The performers who participated in the workshop bugged Kellie and Roger with several questions throughout the day, many of which you may have wanted to ask an audition panel yourself at some stage. Here are their answers.
Commonly asked questions from auditionees:
Q: Do I direct my audition song to the audition panel and make eye contact with them?
A: This is generally not a good idea, it usually makes the panellists nervous. It can also be distracting for them as they are trying to watch your performance and consider your suitability for the show. It is best to perform looking over the panellists heads, performing out to the ‘audience’ just as you would on stage.
Q: Can you sit in an audition?
A: As a general rule of thumb, it is probably not a good idea to sit. Being seated whilst you perform closes you off a bit to the panel.
Q: Should I stand still?
A: There is on right answer to this question. Standing still can be powerful, however don’t be as stiff as a board. The short answer is to move as much as is natural, just don’t choreograph movement!

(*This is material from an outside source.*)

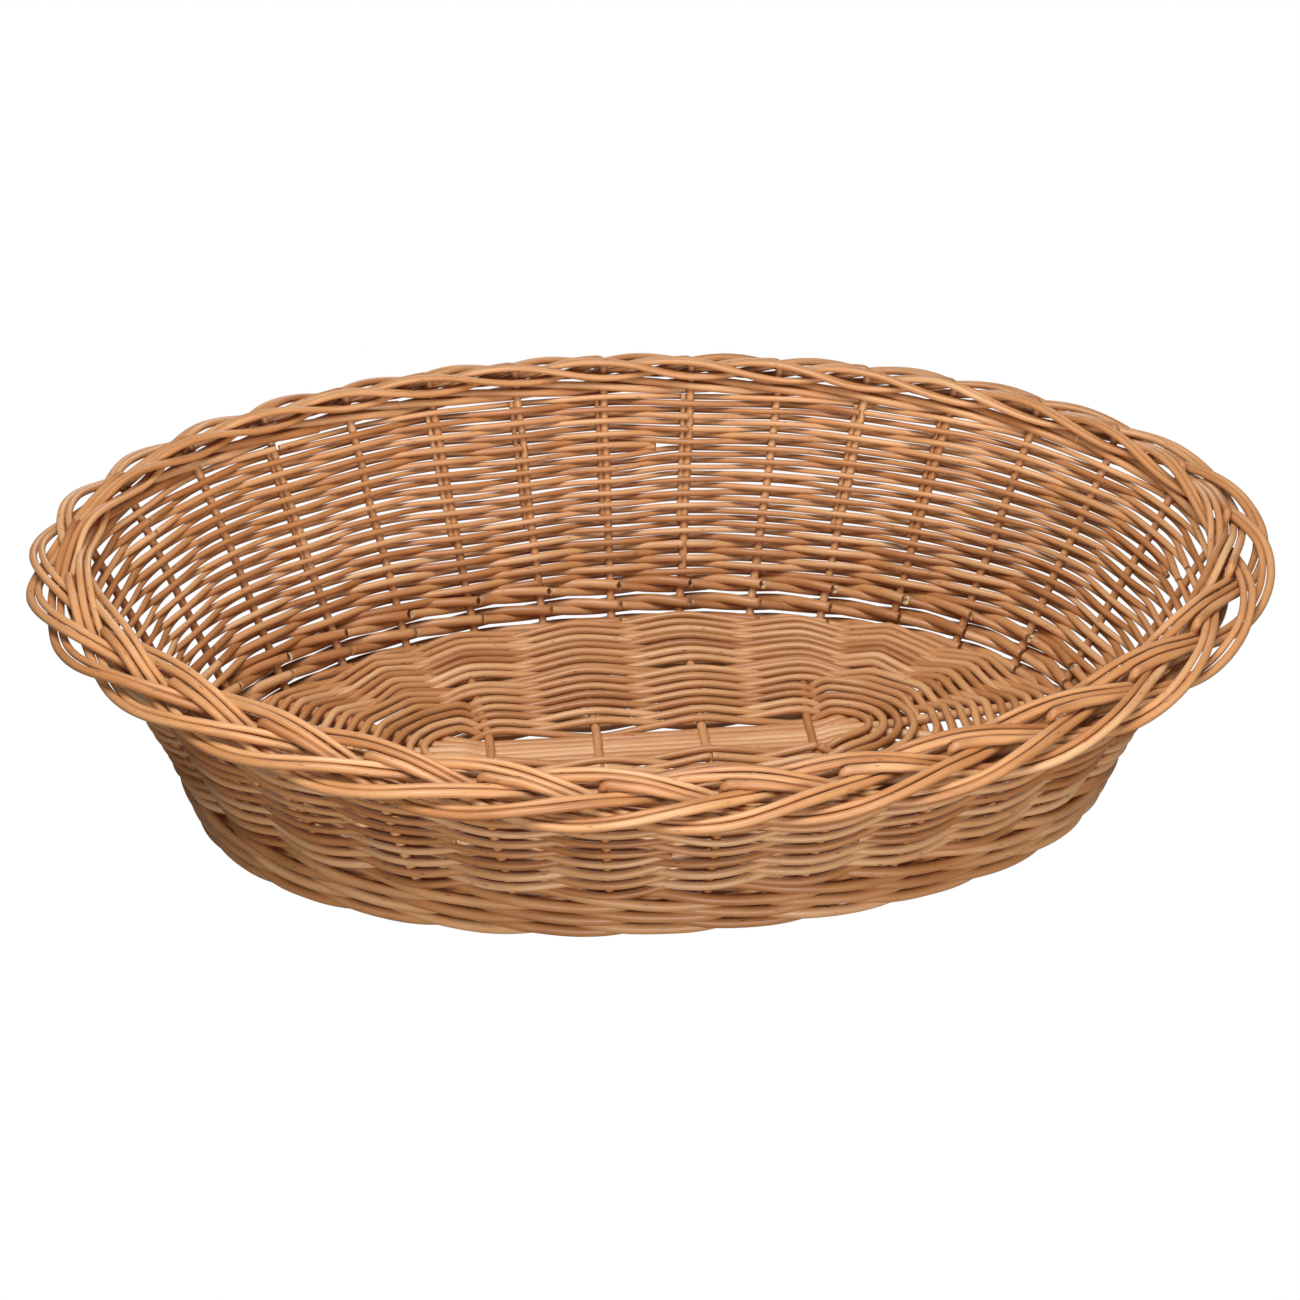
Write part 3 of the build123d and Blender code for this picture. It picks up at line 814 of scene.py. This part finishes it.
def corner_knot(stick, bar, bulge):
    """Where a rod rounds the corner of the bundle."""
    x = np.sign(stick[0]) * (SLATH_HALF_LENGTH - 2)
    part = (x - bar[0]) / (stick[0] - bar[0])
    knot = bar + (stick - bar) * part
    knot[1] += np.sign(knot[1]) * bulge
    if bulge == CORNER_BULGE:
        knot[2] = stick[2]
    return knot


def with_corners(knots, bulge):
    cross = len(CROSS_STICKS)
    fan = len(FAN_ANGLES)
    full = []
    for step, knot in enumerate(knots):
        place = step % (cross + fan)
        if place == cross:
            full.append(corner_knot(knot, knots[step - 1], bulge))
        full.append(knot)
        if place == cross + fan - 1:
            full.append(corner_knot(knot, knots[(step + 1) % len(knots)], bulge))
    return full


def floor_round(row):
    """One round of the floor, from the bundle (row 0) out to the edge."""
    ring = row / (FLOOR_ROUNDS - 1)
    reach = (STICK_DIAMETER + WEAVER_DIAMETER) / 2 + 0.9
    sides = floor_sides(row)
    knots = []
    for (inner, outer), side in zip(STICK_ENDS, sides):
        level = floor_height(ring) + side * reach
        knots.append(np.array([*(inner + (outer - inner) * ring), level]))
    bulge = CORNER_BULGE * min(1.0, 2 - row / BUNDLE_ROUNDS)
    if bulge > 0:
        knots = with_corners(knots, bulge)
    first = (row * 3) % len(CROSS_STICKS)
    knots = knots[first:] + knots[:first]
    level = np.array([1, 1, 0])
    start = knots[0] + unit((knots[1] - knots[0]) * level)
    end = knots[0] - unit((knots[0] - knots[-1]) * level)
    knots = np.array([start, *knots[1:], end])
    round_arcs = smooth_line(knots, 8.0)
    sharp_bends = smooth_line(knots, 2.8)
    end_share = np.clip((np.abs(sharp_bends[:, :1]) - SHARP_BENDS_FROM) / SHARP_BENDS_OVER, 0, 1)
    return round_arcs * (1 - end_share) + sharp_bends * end_share


def floor():
    """The woven rounds, the long sticks and the short sticks."""
    for band in range(FLOOR_ROUNDS // ROUNDS_PER_BAND):
        piece = Piece()
        for k in range(ROUNDS_PER_BAND):
            thick = random.uniform(*FLOOR_ROD_THICKNESS)
            piece.rod(floor_round(band * ROUNDS_PER_BAND + k), thick, thick - 0.5)
        name = f"base_weave_{band + 1}"
        piece.build(name, [name], "floor_weave", MATERIALS)
    half = LONG_STICK_COUNT // 2
    low = floor_height(0.0) - STICK_DIAMETER + 1.6
    piece = Piece()
    for k in range(LONG_STICK_COUNT):
        y = (half - 0.5 - k) * LONG_STICK_PITCH
        inner, outer = STICK_ENDS[len(CROSS_STICKS) + LONG_STICK_COUNT - 1 - k]
        line = [(CROSS_STICKS[-1] + STICK_DIAMETER, y, low), (SLATH_HALF_LENGTH, y, floor_height(0))]
        line += [(*(inner + (outer - inner) * f), floor_height(f)) for f in (0.05, 0.35, 0.7, 1.0)]
        mirrored = [(-x, y, z) for x, y, z in line]
        piece.rod(smooth_line([*reversed(mirrored), *line], 4.0), *LONG_STICK_THICKNESS)
    piece.build("base_long_sticks", ["base_long_sticks"], "floor_sticks", MATERIALS)
    count = len(CROSS_STICKS)
    piece = Piece()
    for k in range(count):
        front = STICK_ENDS[k]
        back = STICK_ENDS[len(STICK_ENDS) // 2 + count - 1 - k]
        line = []
        for inner, outer in (front, back):
            line.append([(*(inner + (outer - inner) * f), floor_height(f))
                         for f in (1.0, 0.7, 0.35, 0)])
        piece.rod(smooth_line([*line[0], *reversed(line[1])], 4.0), *CROSS_STICK_THICKNESS)
    piece.build("base_cross_sticks", ["base_cross_sticks"], "floor_sticks", MATERIALS)


stakes()
bye_stakes()
for wale_round in range(len(FOOT_WALE_HEIGHTS)):
    foot_wale(wale_round)
top_wale()
wall_rows()
floor()


# --- camera ---

def camera():
    """In front, a little to the left and looking down, as in the photograph."""
    lift = math.radians(26.47)
    turn = math.radians(-4.83)
    roll = math.radians(-1.12)
    distance = 1.903
    target = Vector((-0.0056, -0.0050, 0.090))
    back = Vector((math.sin(turn) * math.cos(lift), -math.cos(turn) * math.cos(lift), math.sin(lift)))
    right = Vector((math.cos(turn), math.sin(turn), 0))
    up = back.cross(right)
    rolled_right = right * math.cos(roll) + up * math.sin(roll)
    rolled_up = up * math.cos(roll) - right * math.sin(roll)
    data = bpy.data.cameras.new("camera")
    data.sensor_width = 36.0
    data.lens = 92.742
    data.shift_x = 0.00046
    data.shift_y = -0.01508
    data.clip_start = 0.1
    data.clip_end = 20
    view = bpy.data.objects.new("camera", data)
    view.matrix_world = Matrix((
        (rolled_right.x, rolled_up.x, back.x, (target + back * distance).x),
        (rolled_right.y, rolled_up.y, back.y, (target + back * distance).y),
        (rolled_right.z, rolled_up.z, back.z, (target + back * distance).z),
        (0, 0, 0, 1)))
    bpy.context.scene.collection.objects.link(view)
    bpy.context.scene.camera = view


def light(name, place, aim, size, power, colour=(1, 1, 1)):
    data = bpy.data.lights.new(name, "AREA")
    data.shape = "RECTANGLE"
    data.size, data.size_y = size
    data.energy = power
    data.color = colour
    lamp = bpy.data.objects.new(name, data)
    lamp.location = place
    lamp.rotation_mode = "QUATERNION"
    lamp.rotation_quaternion = (Vector(aim) - Vector(place)).to_track_quat("-Z", "Y")
    bpy.context.scene.collection.objects.link(lamp)
    return lamp


def world():
    """White all round in the picture, and a softer fill for the light it gives."""
    sky = bpy.data.worlds.new("studio")
    bpy.context.scene.world = sky
    sky.use_nodes = True
    tree = sky.node_tree
    tree.nodes.clear()
    seen = tree.nodes.new("ShaderNodeBackground")
    seen.inputs["Color"].default_value = (1, 1, 1, 1)
    seen.inputs["Strength"].default_value = 1.0
    fill = tree.nodes.new("ShaderNodeBackground")
    fill.inputs["Color"].default_value = (1, 1, 1, 1)
    fill.inputs["Strength"].default_value = 0.15
    path = tree.nodes.new("ShaderNodeLightPath")
    mix = tree.nodes.new("ShaderNodeMixShader")
    out = tree.nodes.new("ShaderNodeOutputWorld")
    tree.links.new(path.outputs["Is Camera Ray"], mix.inputs[0])
    tree.links.new(fill.outputs[0], mix.inputs[1])
    tree.links.new(seen.outputs[0], mix.inputs[2])
    tree.links.new(mix.outputs[0], out.inputs[0])


camera()
light("top_softbox", (-0.25, -0.7, 1.65), (0, 0, 0.05), (1.0, 0.8), 31.5)
light("front_fill", (0.3, -2.0, 0.25), (0, 0, 0.08), (1.2, 0.6), 26)
light("rear_fill", (0.2, 2.2, 0.9), (0, 0, 0.08), (1.2, 0.8), 9)
world()
bpy.context.scene.view_settings.view_transform = "Standard"
bpy.context.scene.view_settings.look = "None"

Q: What if I don’t sing my best?
A: You don’t always have to sing beautifully in an audition. In fact, some songs where the acting is the focus may actually require you not to sing amazingly. You don’t have to sing beautifully for a first round audition, you just have to be able to act with your voice.
Finaly words of advice?
Kellie and Roger both stressed that it is imperitive all performers keep up with their technical vocal training. Singers need to take dance classes. Dancers need to take singing lessons. Always be looking to improve yourself and develop your tools.
Consider these tips before your next music theatre audition, and chookas!